Nous ne voyons pas le monde qui vient et ses menaces, notamment dans un cyber devenu cinquième espace de conflictualité rappelle, en ouverture des travaux ce 20 mars, Bénédicte PILLIET, présidente du CyberCercle, reprenant la formule de Sébastien LECORNU, ministre des Armées, lors du Paris Defence & Strategy Forum 2025 : « nous ne sommes pas en guerre, mais nous ne sommes plus en paix ».
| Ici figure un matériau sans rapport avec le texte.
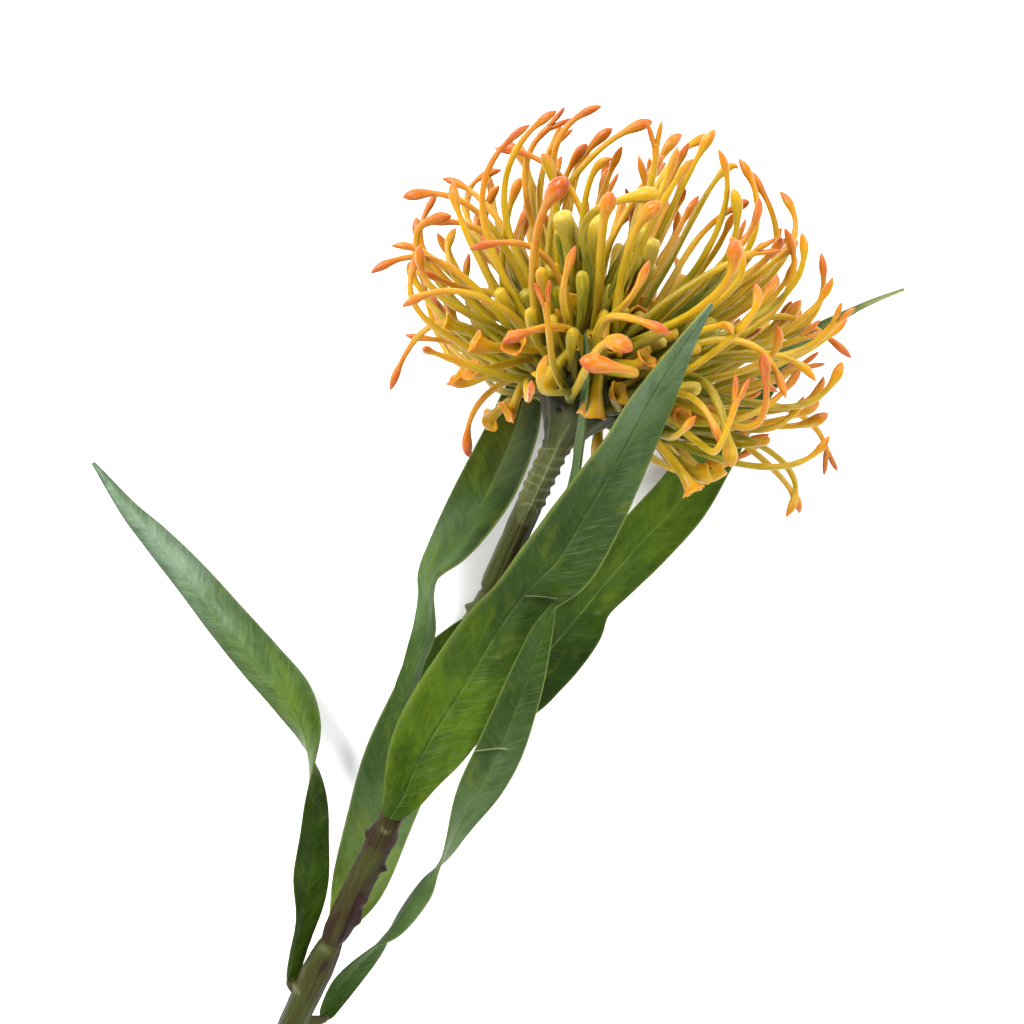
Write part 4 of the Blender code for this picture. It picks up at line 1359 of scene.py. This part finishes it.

Selon le colonel Bertrand JORET, chef d’état-major EMZD Sud-Est, nous vivons une rupture stratégique, déclinable en quatre volets : un changement climatique catalyseur de chaos ; la fin du multilatéralisme et le retour des rapports de force, caractérisés par violence désinhibée et politique du fait accompli ; un retour des empires et une reconfiguration de l’ordre mondial porté par le « Sud global » ; une puissance de l’information et une numérisation des sociétés conférant à l’information une importance nouvelle. Aux engagements lointains de notre « défense au large » a succédé une menace de proximité : plus de guerres choisies, mais des guerres subies… La sanctuarisation du territoire national n’est ainsi plus acquise face aux manœuvres hybrides et stratégies de contournement de la dissuasion.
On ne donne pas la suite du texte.